Petro Poroshenko has claimed outright victory in Ukraine’s presidential election.
Billionaire Petro Poroshenko, known as the “chocolate king”, won more than 55% of the vote in the first round, exit polls suggest.
Announcing he had won, the 48-year-old businessman promised to forge closer links with the EU and restore peace in restive eastern regions.
Pro-Russian separatists severely disrupted voting there. Some 20 people have died in fighting in recent days.
No polling stations were open in Donetsk city, and across the region only seven out of 12 district electoral commissions were operating. The separatists are in control of large areas of the Donestk and Luhansk regions.
Four hours before polls closed, at 16:00, unofficial estimates put the turnout nationwide at 45%.
Addressing supporters in Kiev, Petro Poroshenko said he would support a parliamentary election later this year.
He also said he would never recognize Russia’s “occupation of Crimea”, annexed by Moscow in March. Asked about relations with Russia, he said the “sovereignty and territorial integrity” of Ukraine mattered most to him.

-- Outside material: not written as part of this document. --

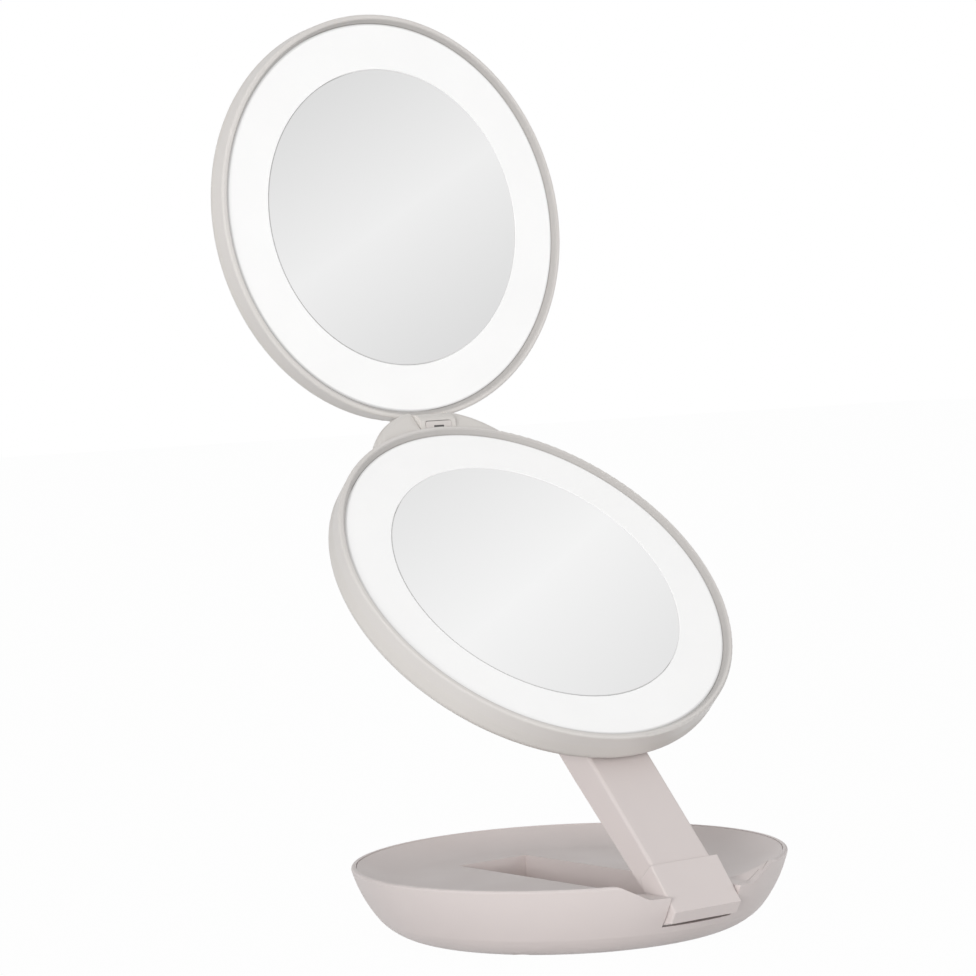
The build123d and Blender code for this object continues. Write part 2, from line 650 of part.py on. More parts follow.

Petro Poroshenko is the billionaire owner of the Roshen chocolates group, a TV station and several manufacturing plants.
President Barack Obama hailed the election as an “important step forward in the efforts of the Ukrainian government to unify the country”.
Sunday’s poll was called after President Viktor Yanukovych was deposed in February, amid mass protests against his pro-Russian policies.
Local elections were also held on Sunday in Ukraine. Former boxer Vitaliy Klitschko – again quoting exit polls – claimed he had been elected mayor of Kiev.
Vitaliy Klitschko, a pro-Western politician, withdrew his own presidential bid and announced his support for Petro Poroshenko.
On Friday Russian President Vladimir Putin said he would respect the outcome of Ukraine’s election.
Kiev and the West accuse Russia of stoking separatist sentiment – a claim Vladimir Putin denies.
Separatists in Donetsk and Luhansk declared independence after referendums on May 11, a move not recognized by Kiev or its Western allies.
The two regions took their cue from a disputed referendum in Crimea, which led to Russia’s annexation of the southern peninsula.
Eighteen candidates were competing in the presidential election, seen as a crucial to unite the country.
The exit polls suggest ex-PM Yulia Tymoshenko came a distant second, with over 12% of the vote.